Key Experimental Results¶
Main Results¶
| Method | CLIP(All)↑ | CLIP(Pants)↑ | PSNR(NV)↑ | SSIM(NV)↑ | LPIPS(NV)↓ |
|---|---|---|---|---|---|
| Disco4D(CloSe) | 0.856 | 0.858 | 20.10 | 0.918 | 0.081 |
| LGM | 0.829 | 0.727 | 20.50 | 0.939 | 0.077 |
| DreamGaussian | 0.734 | 0.693 | 20.08 | 0.939 | 0.089 |
| SHERF | 0.777 | 0.785 | 18.96 | 0.912 | 0.083 |
Ablation Study¶
| Configuration | CLIP(All)↑ | Assets↑ | PSNR↑ | SSIM↑ | LPIPS↓ |
|---|---|---|---|---|---|
| Disco4D (reposed + deform) | 0.900 | 0.865 | 25.46 | 0.96 | 0.035 |
| Disco4D (reposed) | 0.853 | 0.774 | 23.94 | 0.95 | 0.049 |
| DG4D (Disco4D init) | 0.870 | 0.849 | 21.02 | 0.93 | 0.065 |
| GaussianAvatar | 0.822 | 0.768 | 20.01 | 0.93 | 0.069 |
Key Findings¶
- Disco4D significantly outperforms all baselines in clothing disentanglement (indicated by CLIP Assets scores).
- Incorporating learned clothing deformations (+learned deformations) improves PSNR from 23.94 to 25.46 and reduces LPIPS from 0.049 to 0.035.
- In user studies, Disco4D achieves an image consistency score of 3.142 (on a 5-point scale), far exceeding LGM's 2.338 and DreamGaussian's 2.017.
- Using SMPL-X as a body anchor significantly improves the geometric accuracy of the face and limbs.
Highlights & Insights¶
- First to achieve single-image 4D layered human generation: Supports simultaneous body-clothing separation, animation, and editing.
- Ingenious identity encoding mechanism: Employs a 15-dimensional learnable vector with 2D segmentation supervision and 3D nearest-neighbor regularization to achieve fine-grained clothing category separation.
- No training on human-specific datasets: Leverages general-purpose diffusion models, removing the need for human-specific dataset training.
- Rich editing capabilities: Supports clothing removal, color changing, material modification, and cross-character clothing transfer.

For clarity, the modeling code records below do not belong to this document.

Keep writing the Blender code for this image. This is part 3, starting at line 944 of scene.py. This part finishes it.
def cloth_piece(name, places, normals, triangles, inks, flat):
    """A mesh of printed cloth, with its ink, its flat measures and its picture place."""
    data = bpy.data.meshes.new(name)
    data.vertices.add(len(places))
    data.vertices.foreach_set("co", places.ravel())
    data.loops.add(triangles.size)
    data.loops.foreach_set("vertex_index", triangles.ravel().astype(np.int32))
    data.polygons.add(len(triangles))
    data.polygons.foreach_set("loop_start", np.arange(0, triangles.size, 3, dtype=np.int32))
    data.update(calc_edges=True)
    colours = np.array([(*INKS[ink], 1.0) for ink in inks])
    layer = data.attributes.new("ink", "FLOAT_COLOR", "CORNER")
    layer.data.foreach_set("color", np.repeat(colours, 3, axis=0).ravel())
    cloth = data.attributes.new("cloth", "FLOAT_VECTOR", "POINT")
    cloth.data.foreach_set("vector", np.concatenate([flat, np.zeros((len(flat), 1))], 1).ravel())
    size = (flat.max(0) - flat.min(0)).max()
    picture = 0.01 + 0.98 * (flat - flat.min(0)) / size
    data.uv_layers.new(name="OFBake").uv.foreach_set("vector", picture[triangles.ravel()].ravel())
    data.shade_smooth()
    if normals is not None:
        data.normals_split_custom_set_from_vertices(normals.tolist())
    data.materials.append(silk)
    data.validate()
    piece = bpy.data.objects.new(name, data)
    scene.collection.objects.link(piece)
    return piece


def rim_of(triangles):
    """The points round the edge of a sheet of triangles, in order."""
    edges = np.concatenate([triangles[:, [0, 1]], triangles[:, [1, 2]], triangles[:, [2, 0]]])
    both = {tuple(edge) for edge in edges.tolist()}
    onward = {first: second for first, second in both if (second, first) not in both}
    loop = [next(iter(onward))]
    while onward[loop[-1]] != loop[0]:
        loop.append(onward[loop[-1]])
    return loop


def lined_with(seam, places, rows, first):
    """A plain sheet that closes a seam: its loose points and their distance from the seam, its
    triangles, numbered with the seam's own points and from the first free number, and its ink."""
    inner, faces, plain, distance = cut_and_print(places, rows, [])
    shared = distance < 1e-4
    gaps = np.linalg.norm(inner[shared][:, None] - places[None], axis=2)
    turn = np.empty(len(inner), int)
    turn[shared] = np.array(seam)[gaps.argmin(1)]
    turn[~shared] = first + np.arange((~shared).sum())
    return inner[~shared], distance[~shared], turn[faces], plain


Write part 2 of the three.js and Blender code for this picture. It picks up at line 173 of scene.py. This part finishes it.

Limitations & Future Work¶
- The accuracy of the initial SMPL-X estimation affects the quality of all downstream steps.
- Modeling loose clothing (like long dresses) and complex accessories remains challenging.
- The texture quality from diffusion model distillation might be suboptimal in heavily occluded areas such as the back.
- Clothing dynamics learning relies on video inputs; under the single-image modality, animation is limited to simple SMPL-X driving.
Related Work & Insights¶
- Compared to NeRF-based methods like SHERF/ELICIT, the Gaussian representation offers significant advantages in efficiency and editing flexibility.
- The layered representation idea of SMPL-X + Gaussian can be extended to other layered reconstruction tasks.
- The design of identity encoding can inspire finer-grained scene decomposition approaches.
- It provides a practical framework for virtual try-on, digital fashion, and content creation.
Rating¶
- Novelty: ⭐⭐⭐⭐⭐ First to introduce body-clothing disentanglement to single-image 4D generation with an elegant framework design.
- Experimental Thoroughness: ⭐⭐⭐⭐ Quantitative evaluation on multiple datasets + user studies, but lacks more real-world demos.
- Writing Quality: ⭐⭐⭐⭐ Clear structure and detailed method description.
- Value: ⭐⭐⭐⭐⭐ High practical value, providing a new paradigm for fields like virtual try-on.